*** Data excerpt

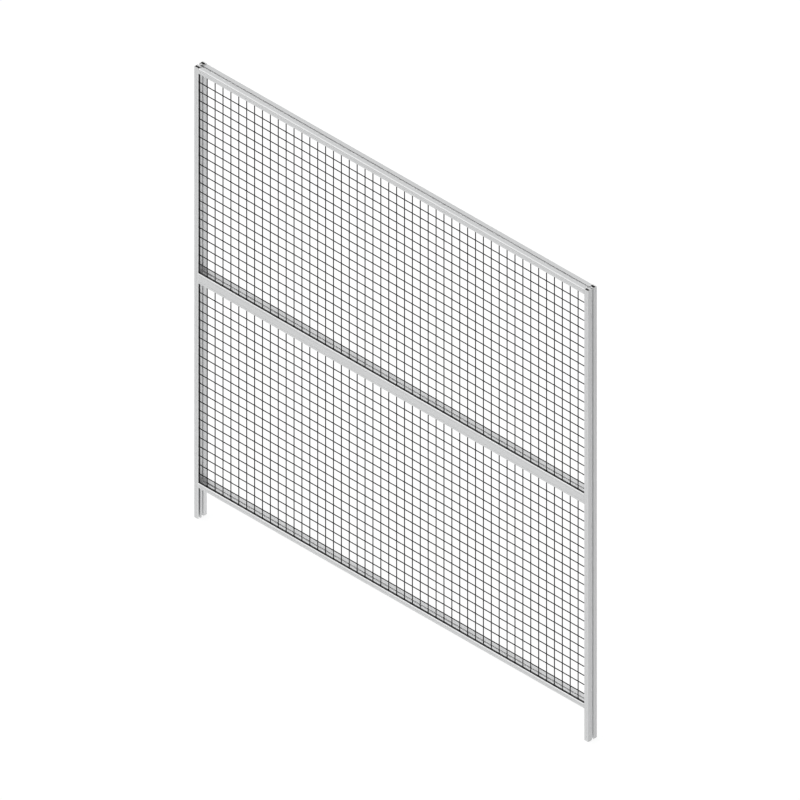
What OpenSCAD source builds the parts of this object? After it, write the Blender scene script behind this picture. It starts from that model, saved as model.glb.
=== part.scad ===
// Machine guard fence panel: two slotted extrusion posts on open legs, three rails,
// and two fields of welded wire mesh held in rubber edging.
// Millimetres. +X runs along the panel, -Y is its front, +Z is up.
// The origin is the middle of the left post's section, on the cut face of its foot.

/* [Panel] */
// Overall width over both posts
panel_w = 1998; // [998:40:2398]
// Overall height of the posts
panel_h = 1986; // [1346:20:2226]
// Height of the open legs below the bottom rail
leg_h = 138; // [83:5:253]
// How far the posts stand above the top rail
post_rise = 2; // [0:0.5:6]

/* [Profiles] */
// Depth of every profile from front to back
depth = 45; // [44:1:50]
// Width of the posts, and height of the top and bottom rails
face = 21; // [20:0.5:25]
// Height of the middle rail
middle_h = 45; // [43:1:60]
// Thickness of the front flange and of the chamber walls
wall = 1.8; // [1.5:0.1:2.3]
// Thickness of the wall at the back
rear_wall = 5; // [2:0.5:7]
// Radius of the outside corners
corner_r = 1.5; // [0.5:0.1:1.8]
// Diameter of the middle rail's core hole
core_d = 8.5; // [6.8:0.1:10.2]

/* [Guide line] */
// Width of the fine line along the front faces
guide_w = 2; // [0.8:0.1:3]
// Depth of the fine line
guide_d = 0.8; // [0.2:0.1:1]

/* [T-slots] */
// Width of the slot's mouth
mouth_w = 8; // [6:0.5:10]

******

» Do this
Extract the data exactly as given.

» Answer to the exercise
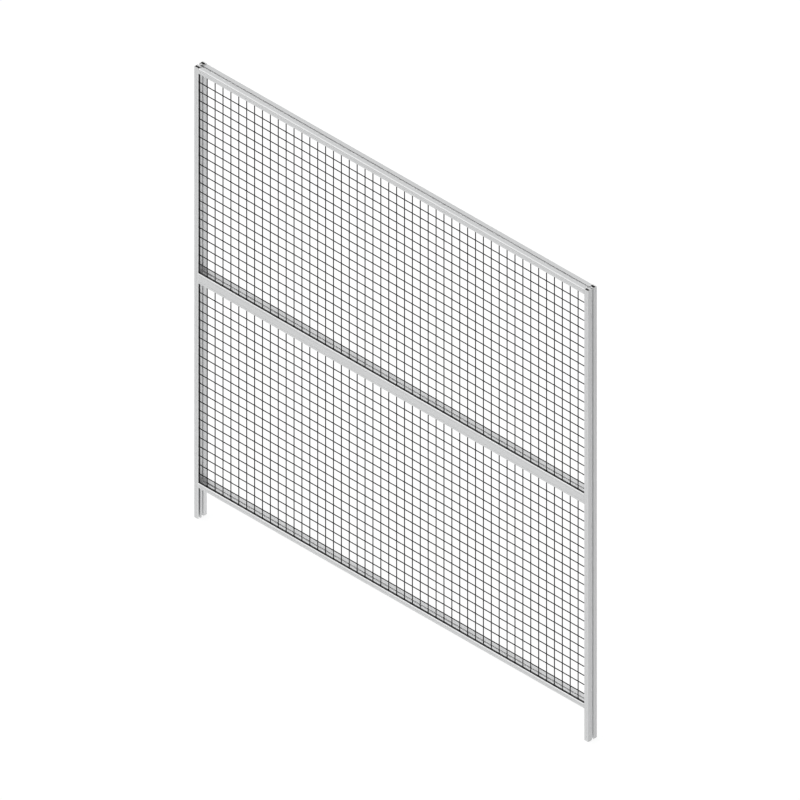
What OpenSCAD source builds the parts of this object? After it, write the Blender scene script behind this picture. It starts from that model, saved as model.glb.
=== part.scad ===
// Machine guard fence panel: two slotted extrusion posts on open legs, three rails,
// and two fields of welded wire mesh held in rubber edging.
// Millimetres. +X runs along the panel, -Y is its front, +Z is up.
// The origin is the middle of the left post's section, on the cut face of its foot.

/* [Panel] */
// Overall width over both posts
panel_w = 1998; // [998:40:2398]
// Overall height of the posts
panel_h = 1986; // [1346:20:2226]
// Height of the open legs below the bottom rail
leg_h = 138; // [83:5:253]
// How far the posts stand above the top rail
post_rise = 2; // [0:0.5:6]

/* [Profiles] */
// Depth of every profile from front to back
depth = 45; // [44:1:50]
// Width of the posts, and height of the top and bottom rails
face = 21; // [20:0.5:25]
// Height of the middle rail
middle_h = 45; // [43:1:60]
// Thickness of the front flange and of the chamber walls
wall = 1.8; // [1.5:0.1:2.3]
// Thickness of the wall at the back
rear_wall = 5; // [2:0.5:7]
// Radius of the outside corners
corner_r = 1.5; // [0.5:0.1:1.8]
// Diameter of the middle rail's core hole
core_d = 8.5; // [6.8:0.1:10.2]

/* [Guide line] */
// Width of the fine line along the front faces
guide_w = 2; // [0.8:0.1:3]
// Depth of the fine line
guide_d = 0.8; // [0.2:0.1:1]

/* [T-slots] */
// Width of the slot's mouth
mouth_w = 8; // [6:0.5:10]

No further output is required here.